Sayyid Fadhil al-Hosseini al-Milani (; ; 30 May 1944 – 2 September 2024) was an Iranian-Iraqi Shia Islam academic, author and community leader. Al-Milani was the appointed representative of the late grand Ayatollah Abul Qasim Al-Khoei in the United Kingdom since his arrival in 1986, and was accredited on behalf of grand Ayatollah Ali al-Sistani.
Al-Milani was considered one of the main leading Islamic religious authorities in the United Kingdom and Europe. He was the Dean of the International University of Islamic Studies and the head of Islamic Law and Jurisprudence at the Islamic College. He was also the resident Ulama of the Imam al-Khoei Foundation in London.
He moved to Mashhad in 1971, and completed his advanced studies under the guidance of his grandfather, grand Ayatollah Sayyid Muhammad Hadi al-Milani. He was awarded ijtihad at the age of thirty. He remained in Mashhad for just under thirteen years, organising the seminary of Mashhad, that had 3,500 students at the time, under the supervision of his grandfather.

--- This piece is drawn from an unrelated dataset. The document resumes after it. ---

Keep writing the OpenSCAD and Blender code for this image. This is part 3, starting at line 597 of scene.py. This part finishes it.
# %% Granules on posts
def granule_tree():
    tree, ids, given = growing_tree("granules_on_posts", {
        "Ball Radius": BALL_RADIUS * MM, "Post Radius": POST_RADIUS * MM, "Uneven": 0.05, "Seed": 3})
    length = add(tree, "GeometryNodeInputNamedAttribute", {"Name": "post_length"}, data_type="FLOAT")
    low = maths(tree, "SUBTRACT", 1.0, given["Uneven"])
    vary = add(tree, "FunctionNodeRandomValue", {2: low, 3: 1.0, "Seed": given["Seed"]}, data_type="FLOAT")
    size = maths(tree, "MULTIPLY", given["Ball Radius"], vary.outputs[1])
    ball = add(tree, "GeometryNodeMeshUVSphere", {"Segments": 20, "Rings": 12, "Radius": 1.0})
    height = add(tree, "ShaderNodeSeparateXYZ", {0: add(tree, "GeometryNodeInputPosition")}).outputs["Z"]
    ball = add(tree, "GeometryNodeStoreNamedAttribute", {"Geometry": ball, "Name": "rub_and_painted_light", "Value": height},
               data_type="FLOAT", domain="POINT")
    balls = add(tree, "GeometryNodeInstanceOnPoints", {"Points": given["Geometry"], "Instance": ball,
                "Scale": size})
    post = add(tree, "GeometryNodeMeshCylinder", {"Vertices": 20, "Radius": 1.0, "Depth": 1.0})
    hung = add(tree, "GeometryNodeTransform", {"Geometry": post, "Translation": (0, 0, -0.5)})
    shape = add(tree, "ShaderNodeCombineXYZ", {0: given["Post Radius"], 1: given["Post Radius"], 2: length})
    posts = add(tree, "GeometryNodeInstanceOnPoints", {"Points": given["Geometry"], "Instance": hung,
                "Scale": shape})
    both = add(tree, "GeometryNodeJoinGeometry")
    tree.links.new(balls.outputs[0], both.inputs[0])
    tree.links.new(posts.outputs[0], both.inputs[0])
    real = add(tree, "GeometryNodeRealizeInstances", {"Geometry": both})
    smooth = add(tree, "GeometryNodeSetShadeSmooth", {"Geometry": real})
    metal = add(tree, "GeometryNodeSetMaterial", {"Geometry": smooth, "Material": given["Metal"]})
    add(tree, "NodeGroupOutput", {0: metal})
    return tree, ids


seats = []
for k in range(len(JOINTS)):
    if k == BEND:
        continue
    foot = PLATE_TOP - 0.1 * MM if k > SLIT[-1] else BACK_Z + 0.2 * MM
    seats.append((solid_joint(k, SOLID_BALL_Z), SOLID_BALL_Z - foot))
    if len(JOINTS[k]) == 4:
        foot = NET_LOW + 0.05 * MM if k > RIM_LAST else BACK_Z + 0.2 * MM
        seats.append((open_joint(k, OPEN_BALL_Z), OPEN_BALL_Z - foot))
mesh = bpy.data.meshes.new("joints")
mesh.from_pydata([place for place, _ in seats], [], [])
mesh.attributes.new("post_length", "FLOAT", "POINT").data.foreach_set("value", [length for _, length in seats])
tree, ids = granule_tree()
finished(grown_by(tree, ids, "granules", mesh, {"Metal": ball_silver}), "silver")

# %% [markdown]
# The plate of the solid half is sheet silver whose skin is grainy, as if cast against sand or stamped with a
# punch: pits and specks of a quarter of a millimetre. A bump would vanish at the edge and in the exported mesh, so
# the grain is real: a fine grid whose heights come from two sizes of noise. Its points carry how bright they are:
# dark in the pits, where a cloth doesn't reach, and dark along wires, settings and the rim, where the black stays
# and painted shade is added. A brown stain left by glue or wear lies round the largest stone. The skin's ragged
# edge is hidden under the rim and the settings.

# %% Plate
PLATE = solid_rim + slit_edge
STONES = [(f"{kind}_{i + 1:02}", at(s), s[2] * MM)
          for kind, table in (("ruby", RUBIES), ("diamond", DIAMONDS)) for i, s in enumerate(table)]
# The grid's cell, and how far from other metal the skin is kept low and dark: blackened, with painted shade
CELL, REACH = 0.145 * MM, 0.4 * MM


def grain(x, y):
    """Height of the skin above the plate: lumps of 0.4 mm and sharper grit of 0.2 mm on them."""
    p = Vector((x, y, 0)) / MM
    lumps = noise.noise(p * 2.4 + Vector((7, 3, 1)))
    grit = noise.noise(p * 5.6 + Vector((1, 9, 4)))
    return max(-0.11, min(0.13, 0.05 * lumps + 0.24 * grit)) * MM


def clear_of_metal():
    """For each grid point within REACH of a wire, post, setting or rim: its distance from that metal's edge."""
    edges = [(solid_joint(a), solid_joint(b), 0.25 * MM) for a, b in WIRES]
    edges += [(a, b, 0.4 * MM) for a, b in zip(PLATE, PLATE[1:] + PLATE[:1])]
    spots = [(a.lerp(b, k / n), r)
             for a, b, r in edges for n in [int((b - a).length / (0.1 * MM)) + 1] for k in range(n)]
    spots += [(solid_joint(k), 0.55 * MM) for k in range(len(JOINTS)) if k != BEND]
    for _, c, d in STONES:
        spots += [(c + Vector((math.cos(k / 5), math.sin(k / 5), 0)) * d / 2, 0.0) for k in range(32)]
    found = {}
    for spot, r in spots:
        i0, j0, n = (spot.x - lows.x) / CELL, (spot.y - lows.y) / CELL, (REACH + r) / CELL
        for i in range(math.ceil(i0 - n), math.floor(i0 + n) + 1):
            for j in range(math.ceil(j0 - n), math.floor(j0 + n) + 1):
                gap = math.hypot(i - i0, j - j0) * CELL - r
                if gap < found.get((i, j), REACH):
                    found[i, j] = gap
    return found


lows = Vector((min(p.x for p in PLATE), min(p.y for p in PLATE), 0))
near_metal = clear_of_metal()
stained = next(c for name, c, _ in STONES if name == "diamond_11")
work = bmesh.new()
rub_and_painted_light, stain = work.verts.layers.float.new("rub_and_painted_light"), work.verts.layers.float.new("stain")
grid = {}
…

He briefly visited Damascus in 1983, and taught in the Zainabiya Seminary until 1986.
That same year, he immigrated to the United Kingdom, to pursue further academic studies. Whilst in London, he noticed that the West was hugely lacking in Islamic awareness, and the community was in dire need of services and religious guidance. So he wrote to al-Khoei, informing him of his observations, to which al-Khoei responded positively and informed him of his plans to establish an institution (later becoming the Imam al-Khoei Foundation). al-Milani graduated from Oxford University with a PhD in Islamic Philosophy in 1994.
However, in an act of unity with other Muslims, al-Milani met in the Palace Of Westminster with other Muslim leaders from cities across the UK, agreeing that there was nothing Islamic about the "Islamic state". They expressed grave concerns at the repeated attacks by ISIS on shrines and places of worship in Iraq, and other parts of the Muslim and non-Muslim world.
On the topic of donating blood to non-Muslims (a controversial topic within the faith), al-Milani was of the view that it was a form of religious sacrifice and 'īthār'' (altruism).